Something new to get used to -- getting stared at all the time. When complaining about this to a friend here the response was a good-natured, well at least you're not blond. Getting looked at so much wouldn't be as bad I guess if it weren't for the fact that half the time I get the distinct impression that I'm being looked at more as a funny lab experiment gone wrong than anything else -- what is wrong with her hair? What's with all the spots on her face?
Saturday, September 1, 2007
So I've made good use of the early morning hours unpacking, cleaning, reading, and attempting to re-learn Chinese characters. Re-learn because at CU we were taught traditional characters, which are used in Taiwan and Hong Kong but not in China, so I now have to go through the tedious process of re-learning characters in their simplified form. I suppose I could rant a bit more about just how tedious it is but the truth is I do get a weird kick out of learning characters. They have a term for that here -- "shu daizi" (book nerd).
I found out that classes don't actually start for me until the 13th so now I've got a couple weeks to explore. I bought a new bike yesterday on the street. Actually, my roommate B and another friend J haggled for it while I watched and tried to follow along. It turned out to be 215 kuai, lock included (less than $30). Not too bad.
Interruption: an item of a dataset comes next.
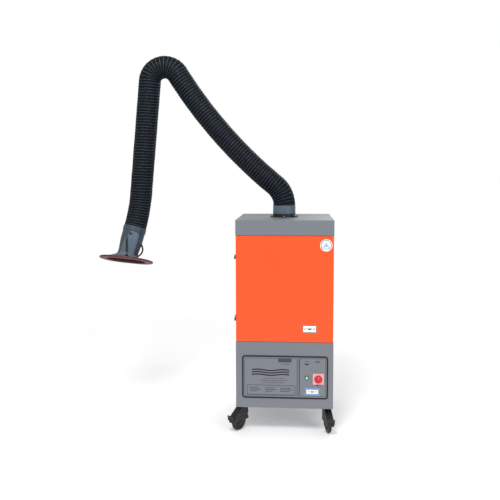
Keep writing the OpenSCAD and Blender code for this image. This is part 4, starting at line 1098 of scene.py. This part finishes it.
def hub_half(radius, angle):
    """Half the hub's thickness at a place on the disc."""
    web, boss, ring = 0.0052, 0.0158, 0.0112
    near_rib = abs((angle / (math.pi / 3) + 0.5) % 1 - 0.5) * (math.pi / 3) * radius
    rib = 0.0045 * soft_step(near_rib, 0.0030, 0.0018) * soft_step(radius, 0.046, 0.043)
    hub = (boss - web) * soft_step(radius, 0.0185, 0.0165)
    edge = (ring - web) * soft_step(radius, 0.0405, 0.0420)
    cap = 0.0014 * soft_step(radius, 0.0104, 0.0096)
    return max(web + rib, web + hub - cap, web + edge)


def hub_rows():
    """Rings of (radius, side) across the hub: out along one face and back along the other."""
    radii = [0.0061, 0.0090, 0.0097, 0.0103, 0.0110, 0.0162, 0.0167, 0.0173, 0.0180, 0.0187, 0.0250,
             0.0320, 0.0400, 0.0407, 0.0413, 0.0420, 0.0428, 0.0440, 0.0462, HUB_R]
    return [(r, 1) for r in radii] + [(r, -1) for r in reversed(radii)]


def build_wheel(place, axis, body, node):
    """One wheel: tyre and hub, riding on the wheel's body."""
    tyre = lathe(node + "_tyre", tyre_profile(), place, axis, tyre_rubber, 128)
    turn = Vector(axis).to_track_quat("Z", "Y").to_matrix()
    around, rows, points = 216, hub_rows(), []
    for radius, side in rows:
        for step in range(around):
            angle = 2 * math.pi * step / around
            height = side * hub_half(radius, angle)
            at = Vector((radius * math.cos(angle), radius * math.sin(angle), height))
            points.append(Vector(place) + turn @ at)
    faces = grid_faces(len(rows), around) + closing_faces(len(rows), around)
    hub = make_piece(node + "_hub", points, faces, hub_plastic)
    mount(tyre, body, "tyre", node)
    mount(hub, body, "black_plastic")
    return len(tyre.data.polygons) + len(hub.data.polygons)


wheels = [
    ("front_left_wheel_spin", "front_left_wheel", "left_castor_wheel"),
    ("front_right_wheel_spin", "front_right_wheel", "right_castor_wheel"),
    ("back_left_wheel_spin", "back_left_wheel", "rear_left_wheel"),
    ("back_right_wheel_spin", "back_right_wheel", "rear_right_wheel"),
]
for joint, body, node in wheels:
    count = build_wheel(joints[joint]["pos_m"], joints[joint]["axis"], body, node)
print("four wheels of", count, "faces each")

# %% [markdown]
# # A switch knob you can grip
# The main switch is a round skirt with a bar across it. Both are stacks of outlines: the same rounded
# shape repeated at several heights, a little smaller each time near the top so that the edge is soft.

# %% Main switch
KNOB_AT = Vector(joints["switch_turn"]["pos_m"])


def stack(name, outlines, material, to_world):
    """Joins outlines of equal length at successive heights and closes both ends."""
    count = len(outlines[0][1])
    points = [to_world(x, z, height) for height, outline in outlines for x, z in outline]
    faces = grid_faces(len(outlines), count) + end_faces(len(outlines), count)
    return make_piece(name, points, faces, material)


def fluted(radius, depth):
    """A circle with shallow finger flutes."""
    flutes, outline = 24, []
    steps = flutes * 8
    for step in range(steps):
        angle = 2 * math.pi * step / steps
        reach = radius - depth * (0.5 - 0.5 * math.cos(flutes * angle))
        outline.append((reach * math.cos(angle), reach * math.sin(angle)))
    return outline


plate_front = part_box("switch_plate")[0].y


def at_knob(x, z, height):
    """A place on the knob, height measured out from the switch plate."""
    return Vector((KNOB_AT.x + x, plate_front - height, KNOB_AT.z + z))


skirt = stack("knob_skirt", [
    (0.0004, fluted(0.0262, 0.0002)), (0.0012, fluted(0.0270, 0.0006)), (0.0056, fluted(0.0268, 0.0010)),
    (0.0070, fluted(0.0260, 0.0006)), (0.0078, fluted(0.0246, 0.0001)), (0.0080, fluted(0.0225, 0.0))],
    knob_red, at_knob)
grip_levels = [(0.0076, 0.0, 0.0), (0.0090, 0.0006, 0.0004), (0.0180, 0.0010, 0.0008),
               (0.0205, 0.0016, 0.0014), (0.0216, 0.0028, 0.0026), (0.0219, 0.0042, 0.0042)]
grip = stack("knob_grip", [
    (height, outline_at(0.0075 - less, 0.0245 - long_less, 0.0070 - less, 10))
    for height, less, long_less in grip_levels], knob_red, at_knob)
pointer = stack("knob_pointer", [
    (height, [(x, z + 0.0135) for x, z in outline_at(0.0010 - less, 0.0070 - less, 0.0009 - less, 4)])
    for height, less in ((0.0212, 0.0), (0.0221, 0.0), (0.0223, 0.0003))], white_film, at_knob)
mount(skirt, "knob", "switch_red", "switch_knob")
mount(grip, "knob", "switch_red")
mount(pointer, "knob", "switch_plate")
print("the switch knob has", sum(len(p.data.polygons) for p in (skirt, grip, pointer)), "faces")

# %% [markdown]
# # Print and stickers
# The front carries print and a few stickers. Each is real geometry a tenth of a millimetre thick. Three
# helpers make them all: a filled outline, a stroke along a line, and a ring. The marks are plain symbols
# of air, flow and level; there is no lettering.

# %% Helpers for print
PRINT_T = 0.00012


def filled(parts, centre, outline):
    """Adds a solid outline to the parts of a print."""
    parts.append([(centre[0] + x, centre[1] + z) for x, z in outline])


def stroke(parts, line, width):
    """Adds a line of even width, cut into overlapping quads."""
    for (x0, z0), (x1, z1) in zip(line, line[1:]):
        run = math.hypot(x1 - x0, z1 - z0)
        nx, nz = -(z1 - z0) / run * width / 2, (x1 - x0) / run * width / 2
        parts.append([(x0 + nx, z0 + nz), (x0 - nx, z0 - nz), (x1 - nx, z1 - nz), (x1 + nx, z1 + nz)])


def frame_strokes(parts, centre, half_w, half_h, radius, width):
    """Adds the outline of a rounded box."""
    line = [(centre[0] + x, centre[1] + z) for x, z in outline_at(half_w, half_h, radius, 6)]
    stroke(parts, line + line[:1], width)


def circle(radius, steps=64, start=0.0, turn=360.0):
    """Points on a circle, or on part of one, in degrees from the right."""
    count = steps if turn == 360.0 else steps + 1
    return [(radius * math.cos(math.radians(start + turn * i / steps)),
             radius * math.sin(math.radians(start + turn * i / steps))) for i in range(count)]


def print_on(name, parts, front, material, body, slot, layer=0):
    """Makes one piece of all the parts, standing just proud of the surface at y = front."""
    points, faces = [], []
    near = front - PRINT_T * (layer + 1)
    for outline in parts:
        area = sum(x0 * z1 - x1 * z0 for (x0, z0), (x1, z1) in zip(outline, outline[1:] + outline[:1]))
        ring = outline if area > 0 else outline[::-1]
        base, count = len(points), len(ring)
        points += [Vector((x, near, z)) for x, z in ring] + [Vector((x, front + 0.0001, z)) for x, z in ring]
        faces.append(tuple(range(base, base + count)))
        faces += [(base + i, base + count + i, base + count + (i + 1) % count, base + (i + 1) % count)
                  for i in range(count)]
    mesh = bpy.data.meshes.new(name)
    mesh.from_pydata([tuple(p) for p in points], [], faces)
    mesh.materials.append(material)
    piece = bpy.data.objects.new(name, mesh)
    bpy.context.scene.collection.objects.link(piece)
    return mount(piece, body, slot)


print("print is", round(PRINT_T * 1000, 2), "mm thick")

# %% [markdown]
# # What the front says without words
# The control plate is divided by thin lines, with a flow mark in the large field, rows of dashes where small
# print would stand, an hour meter, and icons beside the lamp and the switch. The dashes differ in length by
# a fixed rule, so they look set by hand and still come out the same on every run.

# %% Print on the control plate
PANEL_FRONT, DOOR_FRONT = [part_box(sheet)[0].y for sheet in ("control_plate", "door")]


def wave_line(centre, half_w, height, count=40):
    """A flowing line, one and a half waves long."""
    return [(centre[0] - half_w + 2 * half_w * i / count,
             centre[1] + height * math.sin(3 * math.pi * i / count)) for i in range(count + 1)]


fields = []
frame_strokes(fields, (-0.091, 0.391), 0.176, 0.128, 0.006, 0.0030)
frame_strokes(fields, (0.190, 0.3915), 0.086, 0.1285, 0.006, 0.0030)
stroke(fields, [(0.0895, 0.262), (0.0895, 0.520)], 0.0020)
stroke(fields, [(0.0990, 0.262), (0.0990, 0.520)], 0.0050)
frame_strokes(fields, (-0.0895, 0.3005), 0.1615, 0.0325, 0.009, 0.0038)
print_on("panel_field_lines", fields, PANEL_FRONT, faint_ink, "root", "rubber")

mark = []
for drop in (0.0, 0.0165, 0.033):
    stroke(mark, wave_line((-0.093, 0.438 - drop), 0.126, 0.0042), 0.0088)
print_on("air_flow_mark", mark, PANEL_FRONT, dark_ink, "root", "black_plastic")

small = []
for row, (left, right) in enumerate([(-0.142, 0.002), (-0.165, 0.025), (-0.142, 0.000)]):
    x, z = left, 0.381 - 0.0145 * row
    for dash in range(40):
        step = 0.0045 + 0.004 * ((dash * 7 + row * 3) % 4) / 3
        if x + step > right:
            break
        stroke(small, [(x, z), (x + step, z)], 0.0046)
        x += step + 0.0022
for left, right in ((-0.234, -0.160), (-0.129, -0.054), (-0.030, 0.056)):
    for row in range(3):
        end, z = right - 0.012 * ((row * 2 + 1) % 3), 0.3145 - 0.0115 * row
        stroke(small, [(left, z), (end, z)], 0.0044)
stroke(small, [(-0.026, 0.4795), (0.036, 0.4795)], 0.0034)
print_on("small_print_rows", small, PANEL_FRONT, faint_ink, "root", "rubber", 1)
print("the large field has", len(mark) + len(small), "strokes")

# %% [markdown]
# # Meter window, icons and bands
# A dark window with seven marks stands for the hour meter. It lies a few layers further out than the lines
# around it, and its marks one layer more. The icons and the two blue bands are filled outlines and strokes.

# %% Hour meter, icons and blue bands
display = []
filled(display, (0.0035, 0.5055), outline_at(0.0445, 0.0135, 0.0025))
print_on("hour_meter_window", display, PANEL_FRONT, display_film, "root", "black_plastic", 3)
level_marks = []
for index in range(7):
    x = -0.026 + 0.010 * index
    stroke(level_marks, [(x, 0.4990), (x, 0.5060)], 0.0014)
print_on("hour_meter_marks", level_marks, PANEL_FRONT, faint_ink, "root", "rubber", 4)

icons = []
bowl = [(-0.017, 0.0), (-0.011, -0.0075), (0.0, -0.0105), (0.011, -0.0075), (0.017, 0.0)]
filled(icons, (0.150, 0.4860), bowl)
stroke(icons, [(0.135, 0.4995), (0.165, 0.4995)], 0.0026)
filled(icons, (0.222, 0.3375), [(-0.009, 0.004), (0.0, -0.007), (0.009, 0.004)])
stroke(icons, [(0.206, 0.4945), (0.238, 0.4945)], 0.0034)
stroke(icons, [(0.206, 0.5035), (0.238, 0.5035)], 0.0034)
print_on("flow_and_level_icons", icons, PANEL_FRONT, dark_ink, "root", "black_plastic")

blue = []
filled(blue, (0.1885, 0.3135), outline_at(0.0515, 0.0050, 0.001))
filled(blue, (0.1885, 0.2725), outline_at(0.0515, 0.0050, 0.001))
print_on("blue_label_bands", blue, PANEL_FRONT, blue_ink, "root", "switch_plate")
print("the right field has", len(level_marks) + len(icons) + len(blue), "marks")

# %% [markdown]
# # White labels
# Two small white labels, one on the control plate and one on the door, carry the same plain mark. A label
# is a rounded sheet of film, and its mark is a second layer a print's thickness further out.

# %% Labels on the control plate and the door
def dash_dish_dash(parts, centre, scale):
    """A plain generic mark for a label: a dash, a dished shape and a dash."""
    x, z = centre
    for near, far in ((-2.4, -1.6), (1.6, 2.4)):
        stroke(parts, [(x + near * scale, z), (x + far * scale, z)], 0.3 * scale)
    dish = [(-1, 0.45), (-0.4, 0.2), (0.4, 0.2), (1, 0.45), (0.6, -0.35), (-0.6, -0.35)]
    filled(parts, centre, [(scale * x, scale * z) for x, z in dish])


for name, centre, half_w, half_h, front, scale in (
        ("panel_label", (0.1875, 0.2930), 0.0405, 0.0140, PANEL_FRONT, 0.0125),
        ("door_label", (0.1680, 0.7220), 0.0455, 0.0240, DOOR_FRONT, 0.0150)):
    body = "door" if front == DOOR_FRONT else "root"
    white, ink = [], []
    filled(white, centre, outline_at(half_w, half_h, 0.002))
    dash_dish_dash(ink, centre, scale)
    print_on(name, white, front, white_film, body, "switch_plate")
    print_on(name + "_mark", ink, front, dark_ink, body, "black_plastic", 1)
border = []
frame_strokes(border, (0.1680, 0.7220), 0.0450, 0.0235, 0.002, 0.0030)
print_on("door_label_border", border, DOOR_FRONT, faint_ink, "door", "rubber", 1)
print("the control plate and the door have their print")

# %% [markdown]
# # The round sticker
# High on the door sits a white disc with a teal ring and rising strokes. It is four thin pieces: the disc
# first, then ring, strokes and arc one print's thickness further out, so that they never fight for depth.

# %% Round sticker on the door
STICKER = (0.275, 1.285)


def round_sticker():
    """White disc with a teal ring left open at the foot, and three rising strokes inside."""
    disc, ring, inner, pale = [], [], [], []
    filled(disc, STICKER, circle(0.0405, 96))
    arc = [(STICKER[0] + x, STICKER[1] + z) for x, z in circle(0.0335, 72, -60, 300)]
    stroke(ring, arc, 0.0042)
    for x, high in ((-0.013, 0.004), (0.0, 0.017), (0.013, 0.004)):
        foot, head = (STICKER[0] + x, STICKER[1] - 0.012), (STICKER[0] + x * 0.55, STICKER[1] + high)
        stroke(inner, [foot, head], 0.0050)
    low_arc = [(STICKER[0] + x, STICKER[1] + z) for x, z in circle(0.0245, 30, 205, 130)]
    stroke(pale, low_arc, 0.0040)
    print_on("round_sticker", disc, DOOR_FRONT, white_film, "door", "switch_plate")
    print_on("round_sticker_ring", ring, DOOR_FRONT, teal_ink, "door", "lamp_green", 1)
    print_on("round_sticker_strokes", inner, DOOR_FRONT, teal_ink, "door", "lamp_green", 1)
    print_on("round_sticker_arc", pale, DOOR_FRONT, pale_teal_ink, "door", "lamp_green", 1)


round_sticker()
print("the door has its sticker")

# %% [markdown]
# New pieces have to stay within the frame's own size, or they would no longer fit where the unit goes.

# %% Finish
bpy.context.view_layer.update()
Also I just have to mention it because I still can't get over it -- yesterday at lunch I had a big bowl (more than enough for lunch and dinner) of noodley soup with egg and tomato that was 5 kuai, which is like 60 cents. !!
Had a chance this morning to upload more recent photos from home. Hope you enjoy looking at them because I can't. For some reason (perhaps the same reason that I can post on my blog but can't seem to look at it?) I can upload photos and organize them but can't look at them.